Equally important is enterprise observability. IT and operations leaders need visibility into transaction success rates, synchronization latency, mapping failures, stale master data, and downstream business impact. A mature operational visibility system should show not only whether an interface failed, but which project, vendor, employee, or cost transaction is affected and what remediation path exists.
- Define service-level objectives for critical workflows such as payroll, billing, and project setup
- Implement end-to-end tracing across APIs, middleware jobs, events, and ERP postings
- Create exception queues with business-readable error context, not only technical logs
- Govern schema changes, API versions, and master data mappings through formal change control
- Test failure scenarios including duplicate events, delayed partner responses, and ERP downtime
Executive recommendations for construction ERP modernization programs
Executives should fund integration as operational infrastructure, not as a side task within application projects. The business case is broader than labor savings from reduced data entry. Strong enterprise connectivity architecture improves billing velocity, forecast accuracy, compliance posture, acquisition integration speed, and confidence in portfolio-level reporting.

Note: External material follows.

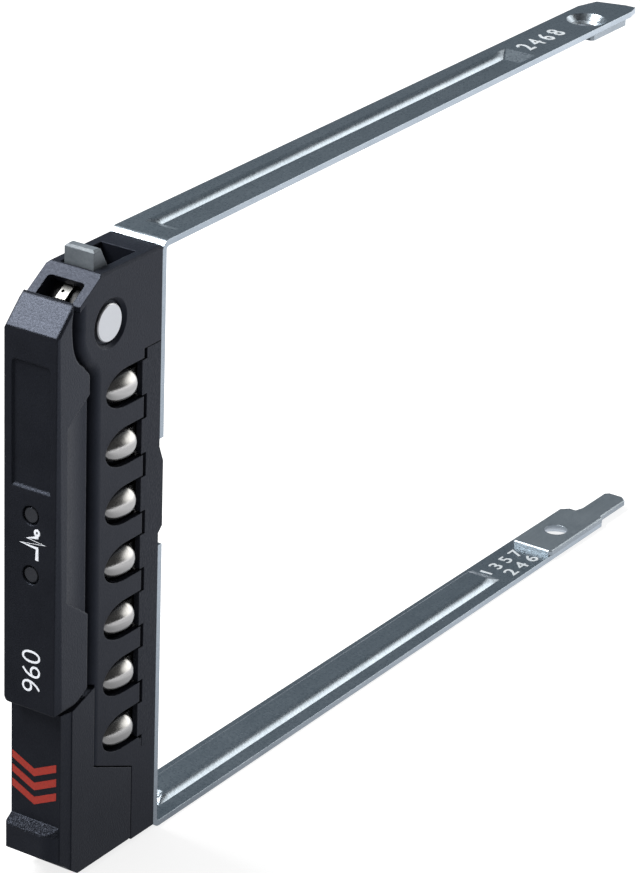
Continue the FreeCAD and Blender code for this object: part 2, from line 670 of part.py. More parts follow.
# ----------------------------------------------------------------------- pivot
def pivot_pin():
    y, z = PIVOT
    face = HALF - PIN_SUNK
    head = rod(PIN_HEAD_R, V(face - PIN_HEAD, y, z), V(face, y, z))
    head = bevel_edges(head, 0.12, lambda c, e: c.x > face - 0.01)
    return head.fuse(rod(PIN_R, V(-HALF + PIN_SUNK, y, z), V(face - PIN_HEAD, y, z)))


def pin_ring():
    """Push-on ring that keeps the pin in the far cheek."""
    y, z = PIVOT
    start = V(-HALF + PIN_SUNK, y, z)
    end = V(-HALF + PIN_SUNK + RING_THICK, y, z)
    return rod(RING_R, start, end).cut(rod(PIN_R, start - V(1, 0, 0), end + V(1, 0, 0)))


# ----------------------------------------------------------------------- lever
def lever_core():
    """Die-cast lever: barrel, hook, neck and the long plate inside the cover."""
    y, z = PIVOT
    half = CORE_WIDTH / 2
    core = rod(BARREL_R, V(-half, y, z), V(half, y, z))
    hook_half = HOOK_WIDTH / 2
    hook_top = HOUSING_TOP + HOOK_RISE
    hook_back = -HOOK_FRONT + HOOK_TOP_DEPTH
    hook = side_prism([(-HOOK_FRONT, z), (-HOOK_FRONT, hook_top), (hook_back, hook_top),
                       (hook_back + HOOK_RAMP, hook_top - 2.3),
                       (hook_back + HOOK_RAMP + 0.6, z + 2.6), (hook_back + HOOK_RAMP, z)],
                      -hook_half, hook_half)
    hook = bevel_edges(hook, 0.3, lambda c, e: c.z > HOUSING_TOP + 0.2)
    neck_top = z + NECK_TOP
    neck = box(-half, half, -CORE_FRONT, y, neck_top - NECK_DEPTH, neck_top)
    plate = box(-half - 0.1, half + 0.1, -CORE_FRONT, -PLATE_BACK, CORE_END, neck_top)
    nose = box(-TOOTH_WIDTH / 2, TOOTH_WIDTH / 2, -PLATE_BACK, -PLATE_BACK + 1.2,
               CORE_END, CORE_END + 1.0)
    low = anchor_low()
    pad = side_prism([on_slope(-ANCHOR_RISE, low - 1.2), on_slope(-ANCHOR_RISE, low),
                      on_slope(ANCHOR_FALL, low), on_slope(ANCHOR_FALL, low - 1.2)],
                     ANCHOR_X - ANCHOR_WIDTH / 2, ANCHOR_X + ANCHOR_WIDTH / 2)
    core = core.fuse([hook, neck, plate, nose, pad])
    core = core.cut([
        rod(PIN_R + RUNNING_FIT, V(-9, y, z), V(9, y, z)),
        kick_pocket()])
    for height in LIGHTS.values():
        core = core.cut(rod(LENS_BODY_R + 0.2, V(0, -30, height), V(0, 0, height)))
    for height in COVER_SCREWS.values():
        core = core.cut(rod(COVER_SCREW_R + 0.05, V(0, -30, height), V(0, y, height)))
    return core.removeSplitter()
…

Leaders should also resist the temptation to pursue full real-time synchronization everywhere. Some construction workflows benefit from event-driven responsiveness, while others are better served by controlled batch processing with reconciliation checkpoints. The right roadmap balances speed, cost, resilience, and governance based on business criticality.
Finally, modernization should be measured through operational outcomes: reduced reconciliation effort, faster project setup, lower payroll exception rates, improved change order conversion, shorter billing cycles, and better executive visibility into project margin. These are the metrics that justify long-term investment in connected enterprise systems.